Haven't you read the Bible? "He" is obviously Jesus. No one else is ever referred to by dramatically formatted masculine third person pronouns. She doesn't want to run into Him because, as we all know, Jesus hates gay people. That's His whole thing. His most famous line is "hate thy gay neighbor" or whatever and everything.
So, if you're going on a lesbian date, you have to be careful not to run into Him. If He spots you, His neck will crack and His head will snap to look directly at you until you leave His line of sight. During this time, while He's watching you, your REPENTANCE METER will increase, and if it gets too high, He'll start dashing towards you on all fours, His head spinning around as if it were a mask hooked up to a motor installed directly in the center of His skull.

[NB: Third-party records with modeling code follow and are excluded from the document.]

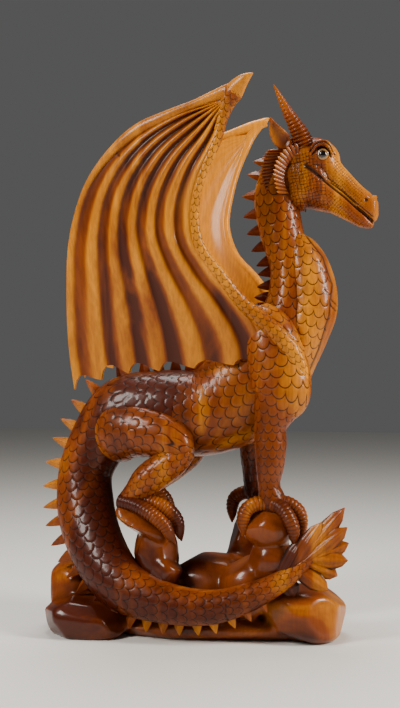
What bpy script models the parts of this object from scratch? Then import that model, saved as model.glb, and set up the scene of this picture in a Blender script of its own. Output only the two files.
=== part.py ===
"""A dragon carved from one block of hardwood, standing on rocks with raised wings and a coiled tail.

The whole figure is one piece of wood, so it is one solid. The carver's drawing runs from DRAWN_GROUND up to
DRAWN_TOP, and every station below is in its units: +X is towards the head, -Y is the near side, +Z is up.
"""

import math

import bmesh
import bpy
import numpy as np

HEIGHT = 1.0
DRAWN_TOP = 1010.0
DRAWN_GROUND = -8.0
UNIT = HEIGHT / (DRAWN_TOP - DRAWN_GROUND)

# Stations of a body are x, y, z, half its depth in its own plane, half its width across that plane.
SPINE = (
    (158, 0, 868, 32, 30),
    (146, 0, 812, 41, 38),
    (154, 0, 748, 41, 40),
    (173, 0, 672, 39, 44),
    (172, 0, 606, 47, 52),
    (142, 0, 522, 83, 66),
    (94, 0, 452, 93, 74),
    (18, 0, 405, 83, 78),
    (-72, 0, 402, 80, 75),
    (-146, 0, 396, 73, 66),
    (-196, -2, 346, 58, 54),
    (-221, -10, 288, 52, 48),
    (-217, -28, 228, 55, 46),
    (-187, -60, 155, 54, 45),
    (-128, -94, 89, 49, 43),
    (-47, -114, 63, 38, 38),
    (48, -120, 59, 31, 32),
    (133, -115, 88, 23, 25),
    (193, -105, 124, 15, 16),
    (240, -98, 168, 6, 6),
)
BREAST = (
    (177, 0, 770, 6, 12),
    (178, 0, 735, 17, 28),
    (193, 0, 703, 34, 40),
    (208, 0, 650, 46, 49),
    (212, 0, 600, 48, 53),
    (200, 0, 550, 43, 54),
    (181, 0, 488, 35, 48),
    (172, 0, 446, 30, 38),
)
SKULL = (
    (160, 0, 866, 14, 16),
    (176, 0, 872, 30, 32),
    (204, 0, 877, 40, 40),
    (230, 0, 871, 37, 38),
    (246, 0, 853, 26, 30),
    (266, 0, 834, 22, 26),
    (296, 0, 806, 19, 23),
    (313, 0, 792, 18, 22),
    (322, 0, 785, 12, 16),
)
CHEEK = (
    (167, 0, 830, 8, 10),
    (171, 0, 832, 32, 26),
    (178, 0, 834, 46, 35),
    (188, 0, 835, 56, 41),
    (204, 0, 836, 58, 44),
    (222, 0, 832, 46, 40),
    (238, 0, 826, 26, 32),
)
MUZZLE = (
    (292, 0, 802, 12, 19),
    (308, 0, 789, 20, 23),
    (322, 0, 782, 25, 22),
    (331, 0, 780, 22, 17),
    (335, 0, 780, 12, 9),
)
JAW = (
    (164, 0, 834, 16, 18),
    (184, 0, 830, 43, 38),
    (208, 0, 824, 45, 43),
    (232, 0, 812, 35, 38),
    (256, 0, 800, 28, 30),
    (292, 0, 774, 20, 22),
    (312, 0, 757, 13, 17),
    (325, 0, 749, 5, 8),
)
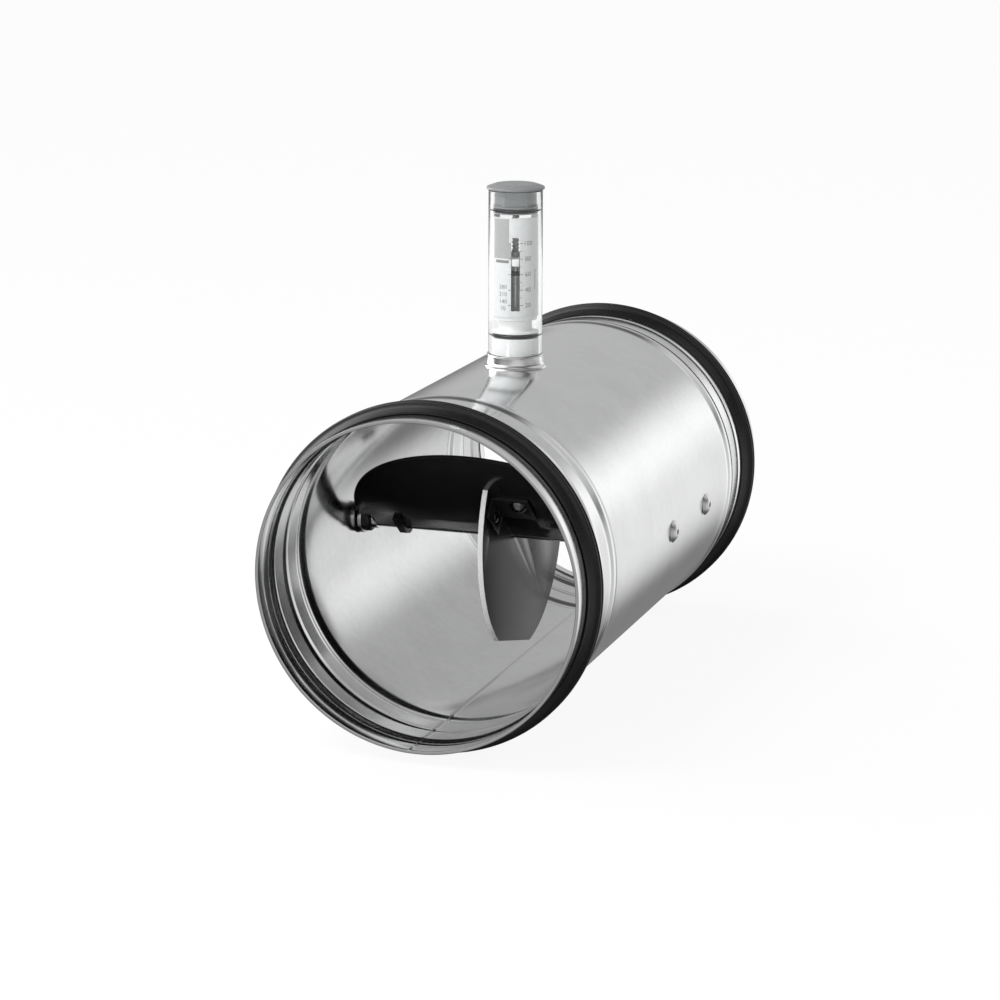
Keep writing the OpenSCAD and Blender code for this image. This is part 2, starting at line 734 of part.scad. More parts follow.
module tube_socket()
    color("silver")
    difference() {
        on_tube() rotate_extrude() difference() {
            union() {
                translate([socket_ri, 0]) square([tube_r - socket_ri, tube_z0]);
                translate([socket_ri, casing_r - foot_w])
                    square([foot_r - socket_ri, foot_w + hem_round]);
                difference() {
                    translate([socket_ri, casing_r])
                        square([foot_r - socket_ri, foot_w + hem_round]);
                    translate([foot_r, casing_r + foot_w + hem_round]) circle(r = foot_w);
                }
                translate([tube_r, tube_z0 - hem_round]) circle(r = hem_round);
            }
            translate([socket_ri, tube_z0]) square(foot_r);
        }
        along_y() cylinder(h = casing_l, r = casing_r + seat_gap);
    }

module tube_base()
    color("white")
    on_tube() rotate_extrude() difference() {
        union() {
            translate([0, tube_z0 - base_stem_l]) square([base_r, base_stem_l + low_ring_z - tube_z0]);
            translate([0, low_ring_z]) square([base_r, ring_r + base_lip]);
            translate([0, low_ring_z]) square([base_neck_r, base_top - low_ring_z]);
            translate([0, base_top - base_lip]) square([base_r, base_lip]);
        }
        translate([ring_seat_r, low_ring_z - ring_r - fit_gap])
            square([base_r, ring_d + 2 * fit_gap]);
        translate([-base_bore_r, 0]) square([2 * base_bore_r, base_top + over]);
    }

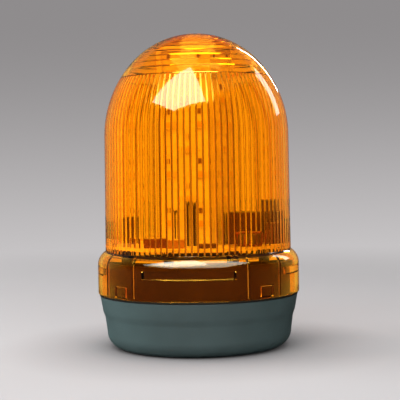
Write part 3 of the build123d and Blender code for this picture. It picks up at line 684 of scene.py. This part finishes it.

You can try and hide in whatever naturally placed giant lockers you happen across, but if He catches you, He grabs you with every one of His thousand arms and transports you to the HALLWAY OF THE CHRIST. Here, you have to run to the other end while Jesus tries to kill you with His laser eyes and AXE OF THE DEARLY CRUCIFIED.
And even if you make it all the way there and make it back to wherever you were when He caught you, your REPENTANCE METER's maximum level will have decreased by 50 points, making it harder to run away the next time He spots you. And if your REPENTANCE METER's maximum level reaches zero, then you immediately become christian and over the next four weeks are evaluated for the possibility of becoming THE CHRIST's next host after He is inevitably killed by some high schooler.
And they're demons, too, so, yeah, meeting Jesus is something they definitely don't want to do.